State police officials said around 400 additional companies of central paramilitary forces have arrived in the Valley to augment security for the polls. At any time, 6.5 lakh to 7.5 lakh security personnel, including the Army, are estimated to be stationed in Jammu and Kashmir. The exact number of security personnel deployed for the election, however, remains unknown.
In Srinagar, Nodal Election Officer KK Sidha has ordered at least 10 schools shut for four days from April 15. “In Srinagar district alone, we have 857 polling booths,” said Sidha, who is also the additional deputy commissioner. “At 10 schools, only classwork has been suspended. The administrative staff is working and security forces have arrived to be stationed there for the polls.”
It is not just schools that will house security forces and serve as polling booths. “They include every government department,” said Sidha. “Name any department and you have it. At some places, they include private institutions as well. Security personnel will arrive at the booths a day ahead of polling and will leave by the end of the polling day.”
The Srinagar constituency will have a total of 1,716 polling stations for 12,94,560 electors to decide the fate of 12 candidates.
Not only students, traders are also suffering as a result of the security restrictions. Security personnel manning barricades, frisking civilians and searching vehicles is a common sight across Kashmir these days. “People tend to avoid going out during election time since anything can happen,” said Mohammad Sayeed, a dealer of watches near Srinagar’s famous clock tower, Ghanta Ghar. “Business is down almost 80%.”
The highway traffic ban has only worsened the situation. “This market witnesses a rush on weekends,” Sayeed said. “Last Sunday, you won’t believe, I didn’t make any sale at all since civilian traffic was not allowed on the highway.”
Not far from Sayeed’s shop, electronic goods trader Bilal Ahmad ruefully watched his salesmen chat. “I have to pay Rs 20,000 a month to the three of them but look they are sitting idly because there is no business,” he said. “When there are so many security personnel around and tension, nobody likes to take the risk of going out. Even when election fervour isn’t visible on the streets of Srinagar, people are still mindful about avoiding crowded places.”
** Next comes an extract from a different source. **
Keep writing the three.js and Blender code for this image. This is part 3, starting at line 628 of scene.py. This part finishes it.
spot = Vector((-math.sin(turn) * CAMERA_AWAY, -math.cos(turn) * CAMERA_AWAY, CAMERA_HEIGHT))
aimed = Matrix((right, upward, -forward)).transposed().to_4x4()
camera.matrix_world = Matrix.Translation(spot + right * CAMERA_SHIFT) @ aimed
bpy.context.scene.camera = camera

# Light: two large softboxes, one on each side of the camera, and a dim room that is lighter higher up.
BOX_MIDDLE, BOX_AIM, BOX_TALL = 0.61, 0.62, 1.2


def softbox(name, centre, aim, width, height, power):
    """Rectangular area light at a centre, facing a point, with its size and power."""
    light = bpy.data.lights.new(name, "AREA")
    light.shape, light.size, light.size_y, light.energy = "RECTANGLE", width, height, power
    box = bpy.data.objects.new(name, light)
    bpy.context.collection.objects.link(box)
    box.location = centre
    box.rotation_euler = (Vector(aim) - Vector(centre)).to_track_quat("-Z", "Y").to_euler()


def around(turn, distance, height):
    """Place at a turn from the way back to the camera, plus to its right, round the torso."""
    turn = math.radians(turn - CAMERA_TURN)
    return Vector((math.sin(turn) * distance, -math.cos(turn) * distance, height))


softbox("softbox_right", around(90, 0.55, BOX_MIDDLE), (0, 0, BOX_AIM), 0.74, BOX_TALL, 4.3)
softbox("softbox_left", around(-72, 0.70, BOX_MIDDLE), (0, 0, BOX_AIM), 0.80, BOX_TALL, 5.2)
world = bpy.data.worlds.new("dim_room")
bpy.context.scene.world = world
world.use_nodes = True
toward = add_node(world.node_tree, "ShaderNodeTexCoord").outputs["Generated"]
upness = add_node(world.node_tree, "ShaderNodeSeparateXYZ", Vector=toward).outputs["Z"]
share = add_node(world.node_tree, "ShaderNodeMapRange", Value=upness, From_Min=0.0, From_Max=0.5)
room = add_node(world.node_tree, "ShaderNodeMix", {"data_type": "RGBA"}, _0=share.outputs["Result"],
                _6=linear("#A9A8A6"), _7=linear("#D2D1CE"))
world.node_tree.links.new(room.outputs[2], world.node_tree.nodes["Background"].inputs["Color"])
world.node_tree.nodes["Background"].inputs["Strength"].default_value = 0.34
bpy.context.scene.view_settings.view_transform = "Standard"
Ahmad blamed the highway ban as well for the dip in business. “Most of our customers are from rural areas and for two days every week they are unable to travel to the capital city of Srinagar,” he explained. “Be it the supply of goods from Jammu or customers, we rely on this highway for our business.”
For Kashmir’s tourism industry, the election has meant cancellation of bookings and a decline in tourist footfall. The tourist season usually picks up with the onset of spring but according to Abdul Hamid Wangnoo, who owns a houseboat on Srinagar’s Dal Lake, that has not happened this year.
“This is the tourist season and I don’t think it is a good idea to hold elections around this time,” Wangnoo, president of the Kashmir Houseboat Owners Association, said. “The government has been asking us to promote tourism and hold roadshows. But when a tourist sees so much security and restrictions on the roads, they get scared. It sends a wrong message outside.”
The behaviour of security forces on the ground is not helping, Wangnoo claimed. “We held a meeting recently and many members said Army personnel are warning tourists, ‘why have they come here, the situation here is not good’,” he said.
While the security restrictions are hurting almost every section of the population, many people said they could live with them as long as the election passed off peacefully. On the first day of polling on April 11, a 13-year-old boy was killed by pellets fired by security personnel during clashes in North Kashmir’s Handwara.
“I hope Allah keeps everyone safe,” said Shahzada, 45, from Srinagar. “We have seen enough bloodshed. I hope this phase passes off peacefully.”